Malignant Bone Tumors
Malignant bone tumors (bone sarcomas) often affect adolescents and young adults. Care of patients with bone sarcomas is carried out in specialty centers, as these are rare forms of cancer. In Canada, bone sarcomas affect 4 to 5 patients per million persons each year. Long-bone sarcomas were historically managed with amputations, but the current standard is limb salvage surgery, which involves wide tumor resection followed by functional reconstruction. With the aid of modern imaging techniques and chemotherapeutic regimens, limb salvage is possible in 95% of patients. The most common type of functional reconstruction involves the use of tumor endoprostheses - modular metallic and polyethylene implants that replace surgically resected bones and joints.
Due to the complexity and length of musculoskeletal tumor surgeries, as well as the immunocompromised nature of patients treated with chemotherapy, the risk for deep post-operative infection remains high and the outcomes following infection can be devastating. These infections require staged endoprosthetic revision surgery and long-term intravenous antibiotic therapy. Even following this management, repeat infection and ultimate amputation are not uncommon. Up to 50% of these cases end in amputation. Patients’ function and quality of life are dramatically impacted, as are health care costs.
International Collaborative Trials
The rarity of sarcomas of the long bones dictates that multi-center international collaborations are essential in order to adequately power surgical trials in this field, but there is no precedent for such an undertaking in this field. The PARITY (Prophylactic Antibiotics in Tumor Surgery) trial is the first large-scale randomized surgical trial in Orthopaedic Oncology, and its rigorous design, organization, and execution will set a high benchmark for future research.
In large clinical trials, small treatment effects may frequently be “statistically significant” without demonstrating patient-important benefit that would warrant changes in management. Data collected in the PARITY trial will be used in a sub-study to estimate the “Minimal Important Differences” MIDs for commonly used musculoskeletal oncology functional outcome scores. These MIDs will clarify treatment effect sizes and enhance clinical decision-making, as well as provide a useful guide to sample size calculations for subsequent large trials. Ultimately, this work will enhance the methodological rigor of clinical investigation in Orthopedic Oncology and improve the outcomes of patients with primary bone sarcomas.
Metastatic Bone Disease
Of all the new cases of invasive cancers diagnosed each year, approximately 50% eventually metastasize to bones.

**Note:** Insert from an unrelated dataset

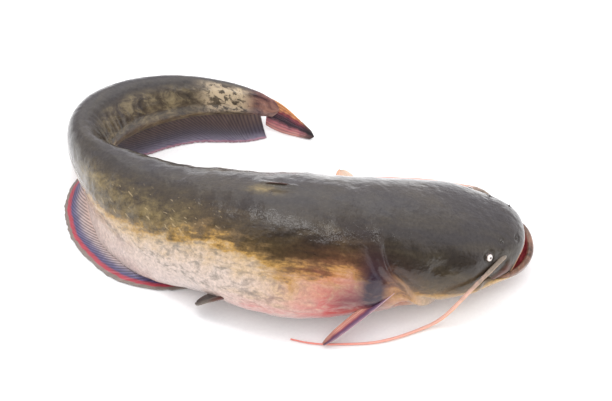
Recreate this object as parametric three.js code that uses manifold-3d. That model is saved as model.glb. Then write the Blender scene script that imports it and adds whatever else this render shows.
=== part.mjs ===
// A whole wels catfish (Silurus glanis), lying on its belly with its tail curled round to its left.
// Millimetres and degrees, +Z up, the table at Z = 0, the head towards +X. The origin is the centre of
// the fish's footprint. A place on the fish is given by its station, which is the distance along the
// spine from the upper lip in percent of the body length, and by the angle round the body: 0 at its
// left side, 90 along the back, 180 at its right side and 270 along the belly.
import * as THREE from "three";
import { mergeVertices } from "three/addons/utils/BufferGeometryUtils.js";
import Module from "manifold-3d";

const wasm = await Module();
wasm.setup();

// ---------- driving dimensions ----------
const BODY_LENGTH = 720; // upper lip to tail fin root, along the spine
const TRUNK_HALF_WIDTH = 72;
const TRUNK_RISE = 67; // from the widest level up to the back
const TRUNK_DROP = 59; // from the widest level down to the belly

const GAP = 0.35; // between a piece and the body that it grows from

const EYE_RADIUS = 4.6;
const EYE_SHARE = 0.6; // how far back it is from the lip to the end of the snout
const EYE_ANGLE = 35; // above the side of the head
const EYE_BULGE = 2.2;

const MOUTH_DEPTH = 40; // upper lip back to the corners
const MOUTH_HALF_WIDTH = 43;
const JAW_REACH = 8; // the lower jaw's lead over the upper one
const CORNER_HEIGHT = 23;
const UPPER_LIP_HEIGHT = 45;
const LOWER_LIP_HEIGHT = 27;
const LIP_THICKNESS = 6;
const THROAT_STATION = 11;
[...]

Breast, prostate, lung, thyroid and renal cancer account for an estimated 42,600 new metastatic bone disease cases each year in Canada alone. Metastatic bone lesions predispose to pathological fracture, which exposes patients to extreme pain, urgent hospitalization, and the risks of surgery in less than ideal circumstances. High-risk lesions can be treated with radiation, drugs, or surgery. Predicting an impending fracture and performing prophylactic surgical fixation in an elective setting are critical to avoid debilitating complications, but current predictive scoring systems are limited. Our current studies aim to characterize the typical indicators for prophylactic fixation and develop a robust, reliable, and practical methodology for identifying patients with metastatic bone disease who would benefit from surgery.
The objectives of the Orthopaedic Oncology and sarcoma team are:
- To establish the first international collaborative trials network in the field of orthopaedic oncology.
- To determine the optimal dosing of antibiotics in patients undergoing limb salvage surgery.
- To determine the Minimal Important Differences for the commonly used musculoskeletal tumor surgery functional outcome measures.
- To develop a practical, reproducible, and accurate way to predict fracture risk for metastatic bone lesions.